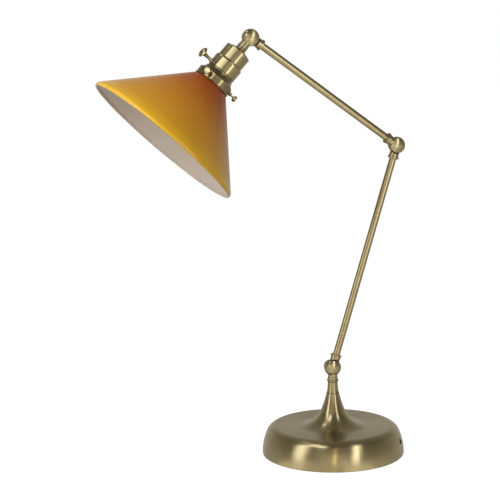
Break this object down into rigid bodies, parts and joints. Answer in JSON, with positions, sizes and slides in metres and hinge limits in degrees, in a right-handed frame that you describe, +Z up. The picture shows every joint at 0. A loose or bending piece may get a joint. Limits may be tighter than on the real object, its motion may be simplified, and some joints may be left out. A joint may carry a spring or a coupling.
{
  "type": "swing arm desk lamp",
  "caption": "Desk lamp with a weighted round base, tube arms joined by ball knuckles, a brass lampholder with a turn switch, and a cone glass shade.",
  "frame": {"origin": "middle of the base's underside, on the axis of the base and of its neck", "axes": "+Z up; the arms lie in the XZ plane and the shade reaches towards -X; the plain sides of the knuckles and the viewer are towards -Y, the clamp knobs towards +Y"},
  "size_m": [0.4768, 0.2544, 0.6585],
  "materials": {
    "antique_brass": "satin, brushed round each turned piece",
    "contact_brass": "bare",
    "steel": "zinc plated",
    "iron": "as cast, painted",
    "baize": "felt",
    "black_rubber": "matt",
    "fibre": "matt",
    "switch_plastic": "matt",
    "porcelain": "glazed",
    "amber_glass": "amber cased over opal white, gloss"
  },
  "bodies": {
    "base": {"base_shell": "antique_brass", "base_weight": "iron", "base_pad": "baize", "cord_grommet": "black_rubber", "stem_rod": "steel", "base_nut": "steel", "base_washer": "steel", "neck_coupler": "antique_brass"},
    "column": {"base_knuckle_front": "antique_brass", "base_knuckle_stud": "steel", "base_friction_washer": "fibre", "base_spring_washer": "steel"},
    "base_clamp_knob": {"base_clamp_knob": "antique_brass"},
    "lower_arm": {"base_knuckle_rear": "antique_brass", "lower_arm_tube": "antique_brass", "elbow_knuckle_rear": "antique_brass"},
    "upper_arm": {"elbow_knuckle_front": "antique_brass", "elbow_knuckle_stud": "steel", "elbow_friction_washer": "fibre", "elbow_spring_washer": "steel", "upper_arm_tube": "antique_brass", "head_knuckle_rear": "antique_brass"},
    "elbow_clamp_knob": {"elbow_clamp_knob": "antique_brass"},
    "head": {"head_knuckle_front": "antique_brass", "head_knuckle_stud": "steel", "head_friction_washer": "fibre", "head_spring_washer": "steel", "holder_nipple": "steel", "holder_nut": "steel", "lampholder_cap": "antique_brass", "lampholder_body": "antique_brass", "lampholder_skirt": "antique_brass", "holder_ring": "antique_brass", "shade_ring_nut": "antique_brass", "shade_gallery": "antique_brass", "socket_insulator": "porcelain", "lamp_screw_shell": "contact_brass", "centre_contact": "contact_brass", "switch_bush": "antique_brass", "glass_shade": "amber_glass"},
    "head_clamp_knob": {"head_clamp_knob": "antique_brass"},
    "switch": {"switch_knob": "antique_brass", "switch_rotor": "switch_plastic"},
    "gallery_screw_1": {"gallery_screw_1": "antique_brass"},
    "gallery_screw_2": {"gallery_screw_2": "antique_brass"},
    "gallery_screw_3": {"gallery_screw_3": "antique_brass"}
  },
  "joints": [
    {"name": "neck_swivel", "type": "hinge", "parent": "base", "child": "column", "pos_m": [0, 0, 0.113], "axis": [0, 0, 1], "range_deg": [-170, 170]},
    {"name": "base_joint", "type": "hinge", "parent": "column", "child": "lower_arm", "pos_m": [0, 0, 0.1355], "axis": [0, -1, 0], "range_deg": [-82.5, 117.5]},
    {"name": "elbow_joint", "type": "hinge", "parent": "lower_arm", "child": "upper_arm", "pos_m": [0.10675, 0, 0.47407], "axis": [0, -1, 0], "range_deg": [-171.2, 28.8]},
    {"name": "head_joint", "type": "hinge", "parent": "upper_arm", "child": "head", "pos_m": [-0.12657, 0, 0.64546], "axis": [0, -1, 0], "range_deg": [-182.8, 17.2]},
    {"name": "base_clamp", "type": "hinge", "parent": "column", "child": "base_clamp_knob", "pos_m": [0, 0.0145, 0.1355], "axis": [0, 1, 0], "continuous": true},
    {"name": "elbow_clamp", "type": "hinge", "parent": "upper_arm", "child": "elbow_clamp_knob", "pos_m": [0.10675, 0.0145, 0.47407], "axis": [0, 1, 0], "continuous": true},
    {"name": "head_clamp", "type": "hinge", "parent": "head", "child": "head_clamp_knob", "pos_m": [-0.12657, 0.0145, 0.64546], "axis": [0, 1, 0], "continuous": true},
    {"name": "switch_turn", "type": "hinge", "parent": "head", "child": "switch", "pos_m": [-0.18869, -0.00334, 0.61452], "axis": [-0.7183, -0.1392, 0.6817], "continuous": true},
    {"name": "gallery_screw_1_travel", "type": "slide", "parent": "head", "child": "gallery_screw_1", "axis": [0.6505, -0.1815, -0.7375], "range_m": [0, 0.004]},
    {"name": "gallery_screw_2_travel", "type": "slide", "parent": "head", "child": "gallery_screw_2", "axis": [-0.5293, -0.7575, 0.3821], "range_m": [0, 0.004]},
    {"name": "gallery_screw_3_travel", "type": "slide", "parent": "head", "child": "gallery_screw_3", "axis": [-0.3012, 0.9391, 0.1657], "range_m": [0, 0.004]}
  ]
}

########################################

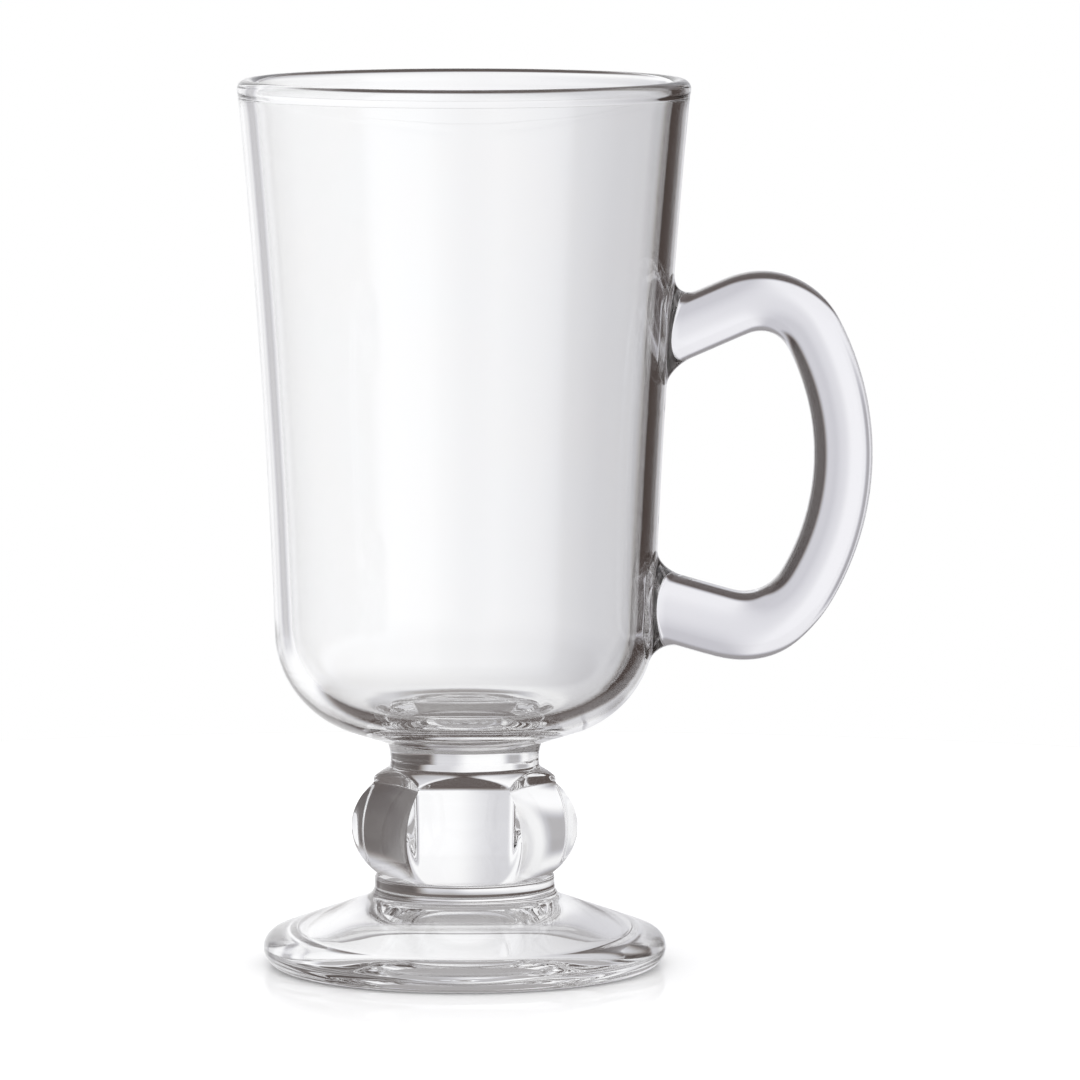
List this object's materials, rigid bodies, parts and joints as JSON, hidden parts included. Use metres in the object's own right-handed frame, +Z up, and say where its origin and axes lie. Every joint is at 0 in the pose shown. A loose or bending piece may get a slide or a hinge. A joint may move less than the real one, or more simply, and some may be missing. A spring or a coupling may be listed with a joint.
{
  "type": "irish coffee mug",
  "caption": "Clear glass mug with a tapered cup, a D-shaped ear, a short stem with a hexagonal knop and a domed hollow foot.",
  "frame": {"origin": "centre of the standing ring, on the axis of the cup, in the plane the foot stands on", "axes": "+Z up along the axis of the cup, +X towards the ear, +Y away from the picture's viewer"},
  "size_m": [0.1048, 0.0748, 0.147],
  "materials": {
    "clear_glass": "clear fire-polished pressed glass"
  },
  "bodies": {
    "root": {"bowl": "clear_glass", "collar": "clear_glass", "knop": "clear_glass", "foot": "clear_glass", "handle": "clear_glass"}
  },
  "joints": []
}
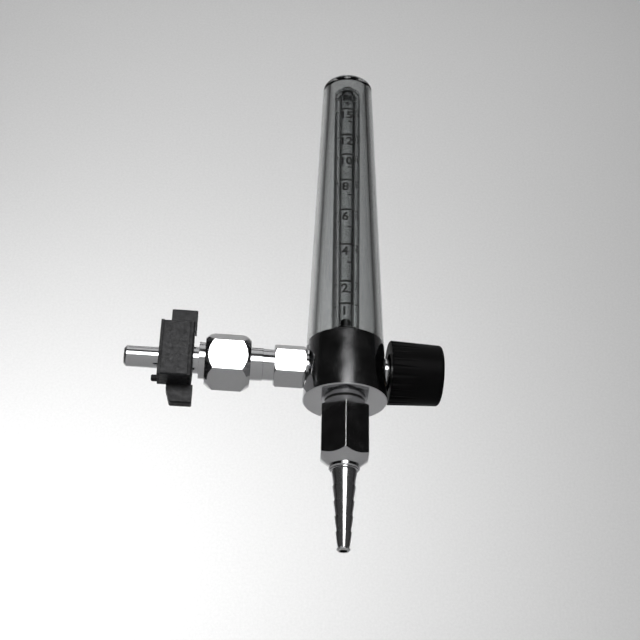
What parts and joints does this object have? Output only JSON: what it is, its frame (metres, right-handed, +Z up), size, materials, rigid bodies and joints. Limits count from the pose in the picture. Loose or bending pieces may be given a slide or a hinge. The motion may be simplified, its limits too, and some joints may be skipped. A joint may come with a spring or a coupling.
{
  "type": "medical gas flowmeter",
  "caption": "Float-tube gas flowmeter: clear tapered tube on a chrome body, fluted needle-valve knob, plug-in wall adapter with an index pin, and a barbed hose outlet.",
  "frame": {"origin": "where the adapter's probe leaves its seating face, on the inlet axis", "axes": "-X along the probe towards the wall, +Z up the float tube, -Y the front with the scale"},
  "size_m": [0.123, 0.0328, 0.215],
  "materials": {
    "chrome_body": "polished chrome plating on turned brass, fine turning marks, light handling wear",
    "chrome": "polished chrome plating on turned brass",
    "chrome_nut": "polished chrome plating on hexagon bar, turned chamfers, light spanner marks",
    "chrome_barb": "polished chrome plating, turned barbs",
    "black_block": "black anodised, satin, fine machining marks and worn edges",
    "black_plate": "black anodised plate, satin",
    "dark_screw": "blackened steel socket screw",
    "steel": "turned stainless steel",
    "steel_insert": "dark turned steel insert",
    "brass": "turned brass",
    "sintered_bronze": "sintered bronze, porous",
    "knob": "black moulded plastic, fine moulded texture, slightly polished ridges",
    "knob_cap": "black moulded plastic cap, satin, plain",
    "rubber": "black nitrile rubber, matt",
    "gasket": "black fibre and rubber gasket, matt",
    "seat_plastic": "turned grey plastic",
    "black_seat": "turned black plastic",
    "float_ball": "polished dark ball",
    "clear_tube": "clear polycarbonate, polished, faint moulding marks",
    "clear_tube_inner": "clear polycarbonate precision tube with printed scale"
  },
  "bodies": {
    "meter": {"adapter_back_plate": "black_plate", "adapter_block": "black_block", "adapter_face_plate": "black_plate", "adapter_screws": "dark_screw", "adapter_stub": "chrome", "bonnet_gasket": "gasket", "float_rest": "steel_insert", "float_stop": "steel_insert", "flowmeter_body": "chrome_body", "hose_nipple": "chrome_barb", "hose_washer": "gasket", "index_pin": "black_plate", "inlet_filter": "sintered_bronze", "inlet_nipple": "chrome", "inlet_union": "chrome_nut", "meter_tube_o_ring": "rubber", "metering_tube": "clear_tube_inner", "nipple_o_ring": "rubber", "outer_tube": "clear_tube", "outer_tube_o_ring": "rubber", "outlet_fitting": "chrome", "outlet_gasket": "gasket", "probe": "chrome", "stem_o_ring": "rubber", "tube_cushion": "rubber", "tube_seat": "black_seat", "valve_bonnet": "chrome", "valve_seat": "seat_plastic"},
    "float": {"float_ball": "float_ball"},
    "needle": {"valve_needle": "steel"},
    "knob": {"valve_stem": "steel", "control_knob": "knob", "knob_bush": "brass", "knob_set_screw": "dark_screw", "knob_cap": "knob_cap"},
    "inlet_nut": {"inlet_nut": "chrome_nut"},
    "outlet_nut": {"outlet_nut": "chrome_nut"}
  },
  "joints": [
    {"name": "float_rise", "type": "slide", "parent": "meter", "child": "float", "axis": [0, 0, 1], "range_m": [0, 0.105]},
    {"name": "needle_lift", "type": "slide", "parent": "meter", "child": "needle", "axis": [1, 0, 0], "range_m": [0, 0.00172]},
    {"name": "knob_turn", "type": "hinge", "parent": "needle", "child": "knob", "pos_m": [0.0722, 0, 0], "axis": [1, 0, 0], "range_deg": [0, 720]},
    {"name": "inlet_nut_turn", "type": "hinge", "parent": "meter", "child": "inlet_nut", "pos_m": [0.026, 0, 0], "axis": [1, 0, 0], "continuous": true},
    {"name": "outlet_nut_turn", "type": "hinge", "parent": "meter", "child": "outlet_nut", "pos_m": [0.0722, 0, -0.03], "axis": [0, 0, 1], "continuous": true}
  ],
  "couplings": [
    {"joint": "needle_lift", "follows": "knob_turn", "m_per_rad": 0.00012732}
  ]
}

########################################

* [REQUEST]:
Go over the data above and copy every line that has the word "pose" in it.

* [ANSWER TO THIS PROBLEM]:
List this object's materials, rigid bodies, parts and joints as JSON, hidden parts included. Use metres in the object's own right-handed frame, +Z up, and say where its origin and axes lie. Every joint is at 0 in the pose shown. A loose or bending piece may get a slide or a hinge. A joint may move less than the real one, or more simply, and some may be missing. A spring or a coupling may be listed with a joint.
What parts and joints does this object have? Output only JSON: what it is, its frame (metres, right-handed, +Z up), size, materials, rigid bodies and joints. Limits count from the pose in the picture. Loose or bending pieces may be given a slide or a hinge. The motion may be simplified, its limits too, and some joints may be skipped. A joint may come with a spring or a coupling.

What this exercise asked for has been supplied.